> _The problem_:
Copy these lines exactly and nothing else: from the line holding "Turn this picture" to the line holding "sizes (mm, degrees)", both lines included.

> _Records to process_:
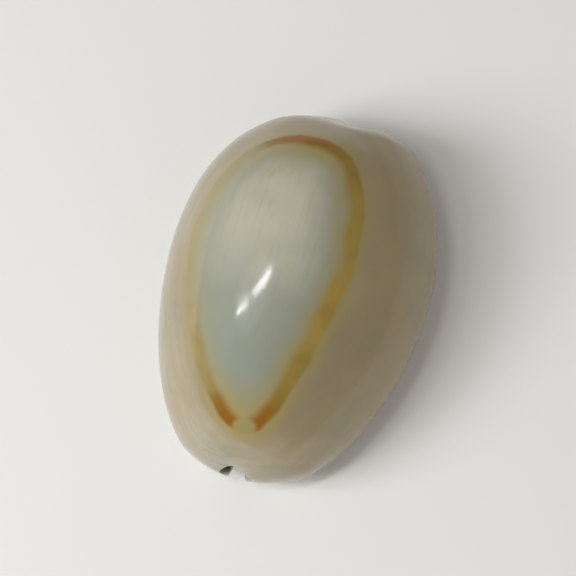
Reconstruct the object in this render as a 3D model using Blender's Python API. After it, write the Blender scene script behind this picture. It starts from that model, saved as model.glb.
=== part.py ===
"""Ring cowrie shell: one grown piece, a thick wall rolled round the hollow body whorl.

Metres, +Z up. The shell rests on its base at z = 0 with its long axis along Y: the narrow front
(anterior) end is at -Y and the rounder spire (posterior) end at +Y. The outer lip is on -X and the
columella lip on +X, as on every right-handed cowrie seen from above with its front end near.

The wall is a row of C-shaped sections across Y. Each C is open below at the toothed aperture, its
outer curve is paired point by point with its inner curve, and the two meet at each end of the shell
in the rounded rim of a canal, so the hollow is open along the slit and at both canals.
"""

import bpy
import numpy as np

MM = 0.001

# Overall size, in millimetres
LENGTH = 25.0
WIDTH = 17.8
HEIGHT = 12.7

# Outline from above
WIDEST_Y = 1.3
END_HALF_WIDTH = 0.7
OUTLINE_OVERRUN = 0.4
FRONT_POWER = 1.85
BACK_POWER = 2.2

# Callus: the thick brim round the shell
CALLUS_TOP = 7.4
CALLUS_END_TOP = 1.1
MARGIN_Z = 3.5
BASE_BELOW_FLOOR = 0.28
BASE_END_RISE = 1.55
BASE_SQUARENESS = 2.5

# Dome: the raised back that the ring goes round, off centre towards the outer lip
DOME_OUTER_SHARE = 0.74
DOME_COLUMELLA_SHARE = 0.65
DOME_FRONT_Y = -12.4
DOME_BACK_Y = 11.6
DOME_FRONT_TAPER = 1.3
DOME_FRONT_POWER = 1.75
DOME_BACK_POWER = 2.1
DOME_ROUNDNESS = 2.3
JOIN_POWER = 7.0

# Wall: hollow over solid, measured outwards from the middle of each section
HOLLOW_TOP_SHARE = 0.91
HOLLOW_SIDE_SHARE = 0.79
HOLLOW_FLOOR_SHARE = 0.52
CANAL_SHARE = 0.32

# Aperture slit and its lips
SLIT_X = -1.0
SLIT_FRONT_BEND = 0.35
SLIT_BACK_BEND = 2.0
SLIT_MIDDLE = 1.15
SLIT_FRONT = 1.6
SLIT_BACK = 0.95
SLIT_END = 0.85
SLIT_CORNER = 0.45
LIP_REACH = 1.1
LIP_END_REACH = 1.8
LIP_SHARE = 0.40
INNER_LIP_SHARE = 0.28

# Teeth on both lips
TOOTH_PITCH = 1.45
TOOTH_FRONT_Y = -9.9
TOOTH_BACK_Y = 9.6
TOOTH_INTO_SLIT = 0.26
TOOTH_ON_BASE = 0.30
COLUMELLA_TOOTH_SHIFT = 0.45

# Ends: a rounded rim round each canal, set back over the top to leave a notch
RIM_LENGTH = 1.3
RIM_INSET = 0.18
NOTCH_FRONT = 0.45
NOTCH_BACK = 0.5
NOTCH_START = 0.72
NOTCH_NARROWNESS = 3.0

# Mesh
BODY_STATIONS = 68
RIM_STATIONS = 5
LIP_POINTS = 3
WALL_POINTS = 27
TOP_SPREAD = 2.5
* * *
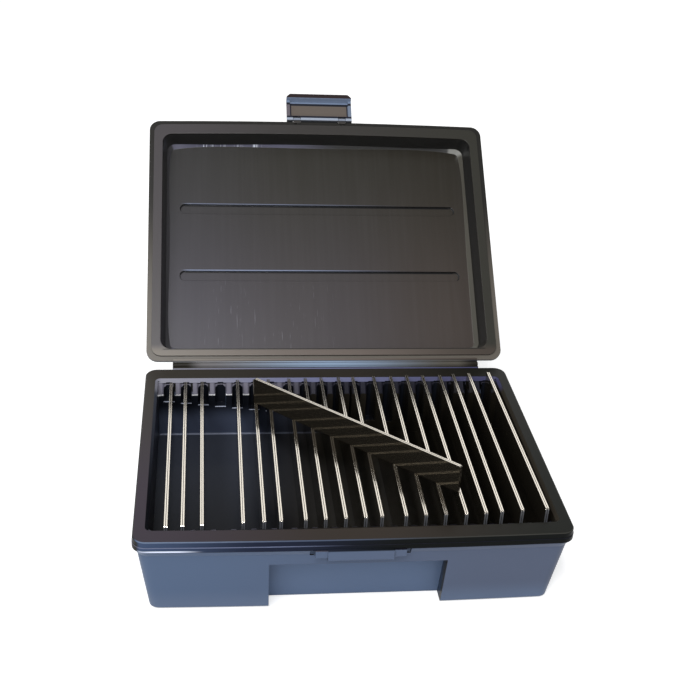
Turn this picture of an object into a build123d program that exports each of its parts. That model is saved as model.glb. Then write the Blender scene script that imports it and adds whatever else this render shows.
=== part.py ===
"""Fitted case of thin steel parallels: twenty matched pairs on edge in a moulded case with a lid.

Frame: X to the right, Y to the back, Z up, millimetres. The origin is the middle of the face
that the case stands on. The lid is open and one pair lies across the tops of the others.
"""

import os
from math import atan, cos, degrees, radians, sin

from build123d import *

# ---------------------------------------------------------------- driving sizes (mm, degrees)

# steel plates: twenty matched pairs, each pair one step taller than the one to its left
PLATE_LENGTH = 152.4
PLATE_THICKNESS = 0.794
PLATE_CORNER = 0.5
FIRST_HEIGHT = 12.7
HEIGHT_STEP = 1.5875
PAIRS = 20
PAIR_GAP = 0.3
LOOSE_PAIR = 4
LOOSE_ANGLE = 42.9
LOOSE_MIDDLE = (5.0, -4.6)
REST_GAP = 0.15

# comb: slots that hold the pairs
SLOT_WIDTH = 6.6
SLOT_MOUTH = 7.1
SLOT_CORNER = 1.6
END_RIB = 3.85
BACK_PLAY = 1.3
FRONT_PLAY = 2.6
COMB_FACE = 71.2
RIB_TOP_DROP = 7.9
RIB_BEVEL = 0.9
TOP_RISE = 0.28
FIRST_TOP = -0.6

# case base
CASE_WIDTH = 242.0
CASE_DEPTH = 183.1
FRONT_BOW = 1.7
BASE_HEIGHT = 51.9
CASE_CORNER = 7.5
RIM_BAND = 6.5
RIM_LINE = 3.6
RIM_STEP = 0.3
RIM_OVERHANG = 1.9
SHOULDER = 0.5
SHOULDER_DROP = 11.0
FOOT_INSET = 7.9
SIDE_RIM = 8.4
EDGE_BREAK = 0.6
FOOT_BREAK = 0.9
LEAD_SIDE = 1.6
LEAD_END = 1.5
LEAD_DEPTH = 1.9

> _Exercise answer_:
Turn this picture of an object into a build123d program that exports each of its parts. That model is saved as model.glb. Then write the Blender scene script that imports it and adds whatever else this render shows.
=== part.py ===
"""Fitted case of thin steel parallels: twenty matched pairs on edge in a moulded case with a lid.

Frame: X to the right, Y to the back, Z up, millimetres. The origin is the middle of the face
that the case stands on. The lid is open and one pair lies across the tops of the others.
"""

import os
from math import atan, cos, degrees, radians, sin

from build123d import *

# ---------------------------------------------------------------- driving sizes (mm, degrees)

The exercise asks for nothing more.